_Description of the task_
Print again only this span: the line with "obj.matrix_world = world", the line with "return made", and all lines between them, exactly as given.

#### Material provided

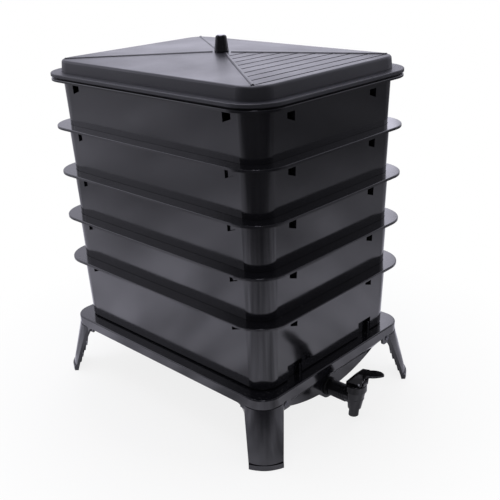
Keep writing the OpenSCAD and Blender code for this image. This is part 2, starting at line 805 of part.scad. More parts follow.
// One rounded corner in plan with straight wings of the given length
module corner_plan(r, wing) {
    intersection() {
        circle(r, $fn = 96);
        square(r);
    }
    translate([-wing, -wing]) square([wing, wing + r]);
    translate([-wing, -wing]) square([wing + r, wing]);
}

// The collar that plugs in behind the lip, with a boss for the leg screw
module leg_collar() {
    translate([0, 0, deck_low - collar_h]) linear_extrude(collar_h) difference() {
        corner_plan(collar_r, collar_wing);
        corner_plan(collar_r - collar_t, collar_wing + cut);
    }
    translate([collar_r - collar_t - screw_len / 2, screw_y - stand_cy, screw_z]) rotate([0, 90, 0])
        cylinder(d = screw_boss_d, h = screw_len / 2 + collar_t / 2, $fn = 48);
}

// The web that joins the plate to the collar
module leg_web() {
    low = deck_low - collar_h;
    difference() {
        intersection() {
            leg_cone(-leg_t / 2);
            translate([0, leg_t - leg_top_w / 2, low])
                cube([leg_foot_r, leg_top_w - 2 * leg_t, lip_low - low]);
        }
        rotate(-45) translate([0, 0, low - cut]) linear_extrude(collar_h + 2 * cut)
            corner_plan(collar_r - collar_t / 2, collar_wing);
    }
}

module leg(mx, my) {
    color(plastic) mirror([mx, 0, 0]) mirror([0, my, 0]) translate([stand_cx, stand_cy, 0]) difference() {
        union() {
            rotate(45) {
                leg_plate();
                leg_ribs();
                leg_web();
            }
            leg_collar();
        }
        translate([0, screw_y - stand_cy, screw_z]) rotate([0, 90, 0])
            cylinder(d = screw_d, h = stand_r + cut, $fn = 32);
    }
}

module leg_screws() {
    color(gloss) for (mx = [0, 1], y = [-screw_y, screw_y]) mirror([mx, 0, 0])
        translate([stand_len / 2, y, screw_z]) rotate([0, 90, 0]) {
            translate([0, 0, -screw_len]) cylinder(d = screw_d, h = screw_len, $fn = 32);
            rotate_extrude($fn = 48) {
                square([screw_head_d / 4, screw_head_h]);
                square([screw_head_d / 2, screw_head_h / 2]);
                translate([screw_head_d / 4, 0]) polygon([[0, 0], [screw_head_d / 4, 0],
                    [screw_head_d / 4, screw_head_h / 2], [0, screw_head_h]]);
            }
        }
}

// Tap, each piece drawn from the middle of its hole in the end wall with X outwards

module at_tap() {
    translate([sump_x, 0, tap_h]) children();
}

// A cylinder along X from start to end
module bar_x(d, start, end) {
    translate([start, 0, 0]) rotate([0, 90, 0]) cylinder(d = d, h = end - start, $fn = 64);
}

module tap_washer_outer() {
    color(rubber) at_tap() difference() {
        bar_x(washer_d, 0, washer_t);
        bar_x(shank_d, -cut, washer_t + cut);
    }
}

module tap_washer_inner() {
    color(rubber) at_tap() difference() {
        bar_x(washer_d, -sump_t - washer_t, -sump_t);
        bar_x(shank_d, -sump_t - washer_t - cut, -sump_t + cut);
    }
}

module tap_nut() {
    inner = -sump_t - washer_t;
    end = inner - nut_t;
    color(gloss) at_tap() difference() {
        bar_x(nut_d, end, inner);
        bar_x(shank_d, end - cut, inner + cut);
        for (i = [0 : nut_notches - 1]) rotate([i * 360 / nut_notches, 0, 0])
            translate([0, 0, nut_d / 2])
                bar_x(nut_notch_d, end - cut, end + nut_t * nut_notch_share);
    }
}

// A cone down from the top of the barrel, leaning back with the spout and cut off level at a drop
module lean_cone(drop, low_d, high_d) {
    over = 2 * cut;
    run = (barrel_top + drop) / cos(spout_lean);
    grow = (high_d - low_d) / 2 / run;
    low_r = low_d / 2 - grow * over;
    high_r = high_d / 2 + grow * over;
    intersection() {
        translate([tap_reach, 0, barrel_top]) rotate([0, spout_lean, 0]) translate([0, 0, -run - over])
            cylinder(r1 = low_r, r2 = high_r, h = run + 2 * over, $fn = 96);
        translate([tap_reach - 2 * barrel_d, -barrel_d, -drop])
            cube([4 * barrel_d, 2 * barrel_d, drop + barrel_top]);
    }
}

module tap_body() {
    mouth_x = tap_reach - spout_back;
    socket_top = spout_socket - spout_drop;
    color(gloss) at_tap() difference() {
        union() {
            bar_x(shank_d, -shank_tail, tap_reach);
            bar_x(shank_collar_d, washer_t, washer_t + shank_collar_t);
            lean_cone(shoulder_drop, shoulder_d, barrel_d);
            lean_cone(spout_drop, spout_d, spout_d);
            translate([tap_reach, 0, 0]) cylinder(d = neck_d, h = barrel_top + neck_h, $fn = 64);
        }
        bar_x(shank_bore, -shank_tail - cut, tap_reach);
        translate([tap_reach, 0, seat_z]) cylinder(d = chamber_d, h = bonnet_top - seat_z, $fn = 64);
        hull() {
            translate([tap_reach, 0, seat_z]) cylinder(d = spout_bore, h = cut, $fn = 32);
            translate([mouth_x, 0, socket_top - lap]) cylinder(d = spout_bore, h = lap, $fn = 32);
        }
        translate([mouth_x, 0, -spout_drop - cut]) cylinder(d = spout_bore, h = spout_socket + cut, $fn = 64);
    }
}

// The bonnet with the lug that carries the lever
module tap_bonnet() {
    color(gloss) at_tap() difference() {
        union() {
            translate([tap_reach, 0, barrel_top]) rotate_extrude($fn = 96) {
                polygon([[0, 0], [bonnet_d / 2, 0], [bonnet_d / 2, bonnet_h - bonnet_round],
                    [bonnet_d / 2 - bonnet_round, bonnet_h], [0, bonnet_h]]);
                translate([bonnet_d / 2 - bonnet_round, bonnet_h - bonnet_round])
                    circle(bonnet_round, $fn = 32);
            }
            across(lug_w) {
                translate([pin_x, pin_z]) circle(lug_r, $fn = 64);
                translate([pin_x - lug_r, bonnet_top - lap]) square([lug_r, pin_rise + lap]);
            }
        }
        translate([tap_reach, 0, barrel_top]) {
            translate([0, 0, -cut]) cylinder(r = neck_d / 2 + neck_gap, h = neck_h + cut, $fn = 64);
            cylinder(r = stem_d / 2 + stem_gap, h = bonnet_h + cut, $fn = 48);
        }
        translate([pin_x, 0, pin_z]) rotate([90, 0, 0])
            cylinder(d = pin_d, h = 2 * lug_w, center = true, $fn = 48);
    }
}

module tap_stem() {
    color(steel) at_tap() translate([tap_reach, 0, 0]) {
        translate([0, 0, cup_low]) cylinder(d = stem_d, h = head_z - cup_low + lap, $fn = 48);
        translate([0, 0, head_z]) cylinder(d = stem_head_d, h = stem_head_t, $fn = 48);
    }
}

module tap_seat_cup() {
    top = seat_z + cup_h;
    color(silicone) at_tap() translate([tap_reach, 0, 0]) difference() {
        rotate_extrude($fn = 64) polygon([[0, seat_z], [cup_d / 2, seat_z], [cup_d / 2, cup_low],
            [stem_d, top], [0, top]]);
        translate([0, 0, cup_low]) cylinder(d = stem_d, h = cup_h, $fn = 48);
    }
}

// The lever from the side: hood over the stem, eye at the pin and paddle out to the tip
module lever_side() {
    brow_x = pin_x - peg_d;
    brow_z = pin_z + lever_rise * brow_share;
    tip = [pin_x + lever_reach, pin_z + lever_rise];
    eye_r = pin_rise - lap / 2;
    polygon([[hood_x, bonnet_top + lap], [hood_x, bonnet_top + 2 * lap], [brow_x - cheek_t, brow_z - lap],
        [brow_x + lap, brow_z], [tip.x - lap, tip.y], tip, [tip.x, tip.y - cheek_t],
        [pin_x + lever_reach * throat_shares[0], pin_z + lever_rise * throat_shares[1]],
        [pin_x + lug_r + cheek_t, armpit_z], [pin_x + pin_rise, pin_z + lug_r / 2], [pin_x + eye_r, pin_z],
        [pin_x, bonnet_top + lap]]);
    translate([pin_x, pin_z]) circle(eye_r, $fn = 48);
}

// The hollow of the lever round the lug and the head of the stem
module lever_hollow() {
    polygon([[hood_x + cheek_t, 0], [hood_x + cheek_t, bonnet_top + 2 * lap + cheek_t / 2],
        [pin_x - lug_r, armpit_z], [pin_x + lug_r + cheek_t, armpit_z - lap], [pin_x + 2 * lug_r, 0]]);
}

// The lever from above: a plain head, then a leaf between two arcs
module lever_plan() {
    leaf_x = pin_x + lever_reach / 2 - lap;
    leaf_half = lever_reach / 2 + 2 * lap;
    leaf_r = (pow(leaf_half, 2) + pow(paddle_w / 2, 2)) / paddle_w;
    intersection() {
        translate([leaf_x, leaf_r - paddle_w / 2]) circle(leaf_r, $fn = 128);
        translate([leaf_x, paddle_w / 2 - leaf_r]) circle(leaf_r, $fn = 128);
    }
    translate([0, -lever_y]) square([pin_x + lug_r, 2 * lever_y]);
}

module tap_lever() {
    peg_in = stem_d / 2 + peg_gap;
    color(gloss) at_tap() difference() {
        union() {
            difference() {
                intersection() {
                    across(2 * paddle_w) lever_side();
                    linear_extrude(2 * (pin_z + lever_rise)) lever_plan();
                }
                across(2 * cheek_y) lever_hollow();
            }
            for (m = [0, 1]) mirror([0, m, 0]) translate([tap_reach, cheek_y + lap, pin_z]) rotate([90, 0, 0])
                cylinder(d = peg_d, h = cheek_y + lap - peg_in, $fn = 48);
        }
        translate([pin_x, 0, pin_z]) rotate([90, 0, 0])
            cylinder(r = pin_d / 2 + pin_gap, h = 4 * paddle_w, center = true, $fn = 48);
    }
}

module tap_lever_pin() {
    color(steel) at_tap() translate([pin_x, 0, pin_z]) rotate([90, 0, 0])
        cylinder(d = pin_d, h = 2 * lever_y, center = true, $fn = 48);
}

for (name = TRAYS) tray_in_stack(name);
leg(0, 1);  // leg_front_left
leg(0, 0);  // leg_front_right
leg(1, 1);  // leg_back_left
leg(1, 0);  // leg_back_right
stand();
leg_screws();
lid();
lid_knob();
knob_screw();
tap_body();
tap_washer_outer();
tap_washer_inner();
tap_nut();
tap_bonnet();
tap_stem();
tap_seat_cup();
tap_lever();
tap_lever_pin();
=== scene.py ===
"""Wormery: five nested trays under a hipped lid, on a legged stand with a lever tap.
Metres, +Z up, origin on the floor under the middle of the stand, +X towards the tap."""

import math

import bmesh
import bpy
from mathutils import Matrix, Vector


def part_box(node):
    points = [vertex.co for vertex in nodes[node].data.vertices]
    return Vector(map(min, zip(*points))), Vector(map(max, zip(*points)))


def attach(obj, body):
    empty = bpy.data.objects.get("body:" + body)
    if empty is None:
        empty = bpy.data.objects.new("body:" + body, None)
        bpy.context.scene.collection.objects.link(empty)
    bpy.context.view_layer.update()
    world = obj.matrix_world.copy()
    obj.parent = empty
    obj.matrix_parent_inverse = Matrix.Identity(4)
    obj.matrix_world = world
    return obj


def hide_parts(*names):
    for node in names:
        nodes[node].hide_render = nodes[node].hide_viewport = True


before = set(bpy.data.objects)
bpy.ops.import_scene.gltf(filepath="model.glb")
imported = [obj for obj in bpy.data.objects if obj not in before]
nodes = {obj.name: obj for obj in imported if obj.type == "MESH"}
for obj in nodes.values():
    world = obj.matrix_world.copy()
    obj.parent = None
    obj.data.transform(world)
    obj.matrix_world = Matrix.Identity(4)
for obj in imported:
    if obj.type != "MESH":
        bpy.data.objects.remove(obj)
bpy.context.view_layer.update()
scene = bpy.context.scene
scene.view_settings.view_transform = "Standard"

MM = 0.001
WHITE = (1, 1, 1, 1)


def linear(text):
    """An sRGB hex value as a linear colour."""
    parts = [int(text[i : i + 2], 16) / 255 for i in (1, 3, 5)]
    return [c / 12.92 if c < 0.04045 else ((c + 0.055) / 1.055) ** 2.4 for c in parts] + [1]


def add_node(tree, kind, settings=None, **links):
    """Adds a node. Settings name properties or sockets, or number sockets. Links name the socket that
    another node's output goes to, with _ for a space, or number it as i0, i1 and so on."""
    made = tree.nodes.new(kind)
    for name, value in (settings or {}).items():
        if isinstance(name, str) and hasattr(made, name):
            setattr(made, name, value)
        else:
            made.inputs[name].default_value = value
    for name, source in links.items():
        socket = int(name[1:]) if name[1:].isdigit() else name.replace("_", " ")
        tree.links.new(made.inputs[socket], source)
    return made


def new_material(name):
    material = bpy.data.materials.new(name)
    material.use_nodes = True
    material.node_tree.nodes.clear()
    return material, material.node_tree


FLOW_MM = 60  # how far apart the slow sinks and swells of a moulded wall lie
FLOW_DEPTH_MM = 0.6
GRAIN_DEPTH_MM = 0.05
SPECK_MM = 2.2  # dust is finer than this, and drawn this coarse to show
DUST = "#5b5a5c"
PLASTIC_IOR = 1.49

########

_Problem solution_
    obj.matrix_world = world
    return obj


def hide_parts(*names):
    for node in names:
        nodes[node].hide_render = nodes[node].hide_viewport = True


before = set(bpy.data.objects)
bpy.ops.import_scene.gltf(filepath="model.glb")
imported = [obj for obj in bpy.data.objects if obj not in before]
nodes = {obj.name: obj for obj in imported if obj.type == "MESH"}
for obj in nodes.values():
    world = obj.matrix_world.copy()
    obj.parent = None
    obj.data.transform(world)
    obj.matrix_world = Matrix.Identity(4)
for obj in imported:
    if obj.type != "MESH":
        bpy.data.objects.remove(obj)
bpy.context.view_layer.update()
scene = bpy.context.scene
scene.view_settings.view_transform = "Standard"

MM = 0.001
WHITE = (1, 1, 1, 1)


def linear(text):
    """An sRGB hex value as a linear colour."""
    parts = [int(text[i : i + 2], 16) / 255 for i in (1, 3, 5)]
    return [c / 12.92 if c < 0.04045 else ((c + 0.055) / 1.055) ** 2.4 for c in parts] + [1]


def add_node(tree, kind, settings=None, **links):
    """Adds a node. Settings name properties or sockets, or number sockets. Links name the socket that
    another node's output goes to, with _ for a space, or number it as i0, i1 and so on."""
    made = tree.nodes.new(kind)
    for name, value in (settings or {}).items():
        if isinstance(name, str) and hasattr(made, name):
            setattr(made, name, value)
        else:
            made.inputs[name].default_value = value
    for name, source in links.items():
        socket = int(name[1:]) if name[1:].isdigit() else name.replace("_", " ")
        tree.links.new(made.inputs[socket], source)
    return made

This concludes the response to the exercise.